Morvant v. P.F. Chang's China Bistro, Inc.
870 F. Supp. 2d 831
N.D. Cal.2012Background
- Morvant and Andrews filed a putative class action on behalf of PF Chang’s restaurant workers for California wage-law claims.
- Defendants move to compel Morvant and Andrews to arbitrate under PF Chang’s Dispute Resolution Policy, which includes a class-action waiver.
- Morvant allegedly never signed the Arbitration Agreement; he contends continued employment did not amount to acceptance.
- Andrews signed an acknowledgement of the policy and its arbitration terms.

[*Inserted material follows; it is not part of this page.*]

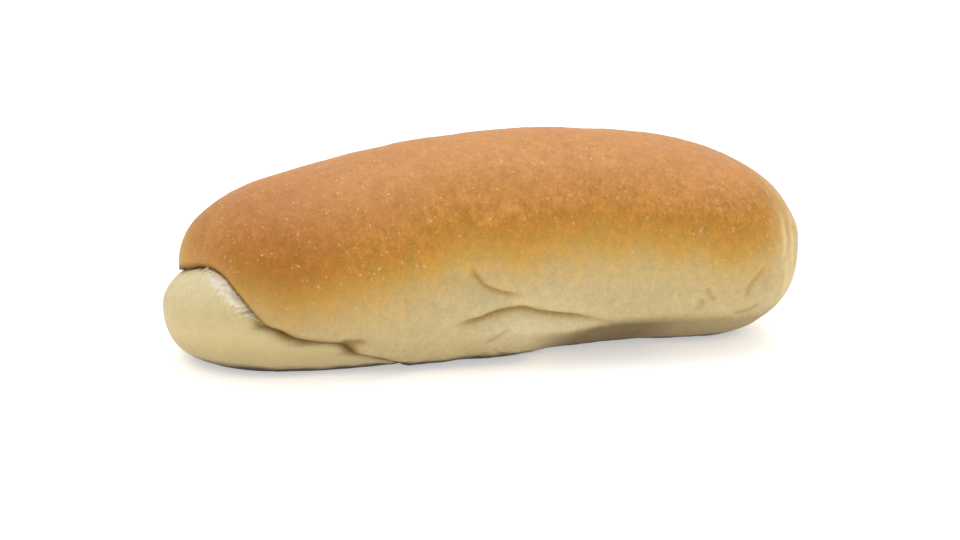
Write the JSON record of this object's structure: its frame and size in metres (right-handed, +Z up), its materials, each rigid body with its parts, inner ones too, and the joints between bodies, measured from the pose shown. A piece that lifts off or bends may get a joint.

- Court finds Andrews’ claims fall under a valid Arbitration Agreement and Morvant did not prove a binding agreement to arbitrate.
- Court analyzes FAA framework and related defenses (unconscionability, public policy) as to enforceability of the arbitration terms.
Issues
| Issue | Plaintiff's Argument | Defendant's Argument | Held |
|---|---|---|---|
| Is Morvant bound to arbitrate his claims? | Morvant did not sign; continued employment does not equal acceptance. | All employees were deemed bound after policy distribution; continued employment equates acceptance. | Morvant not bound; cannot compel arbitration. |
| Is Andrews bound and are the arbitration terms enforceable, including the class waiver? | Arbitration agreement is unconscionable and class waiver undermines rights. | Concepcion allows enforcement of arbitration terms; class waiver permissible. | Andrews bound; arbitration enforced with terms including class waiver. |
| Does Concepcion apply to employment arbitration and override state precedents on class waivers? | Concepcion should not control employment-class-waiver analysis (Gentry distinctions). | Concepcion applies equally to employment and consumer contexts; overrides Discover Bank and Gentry. | Concepcion applies; class waiver not unenforceable on public policy grounds. |
| Does NLRA/Norris-LaGuardia Act public-policy analysis bar arbitration with a class waiver? | NLRA/public policy prohibits class waivers in employment arbitration. | FAA preempts such state-law concerns; NLRA/NLLaGuardia do not bar arbitration here. | Arbitration agreement enforced; no bar from NLRA/NLLaGuardia or public policy. |
Key Cases Cited
- Armendariz v. Found. Health Psychcare Servs., Inc., 24 Cal.4th 83 (Cal. 2000) (procedural and substantive unconscionability framework)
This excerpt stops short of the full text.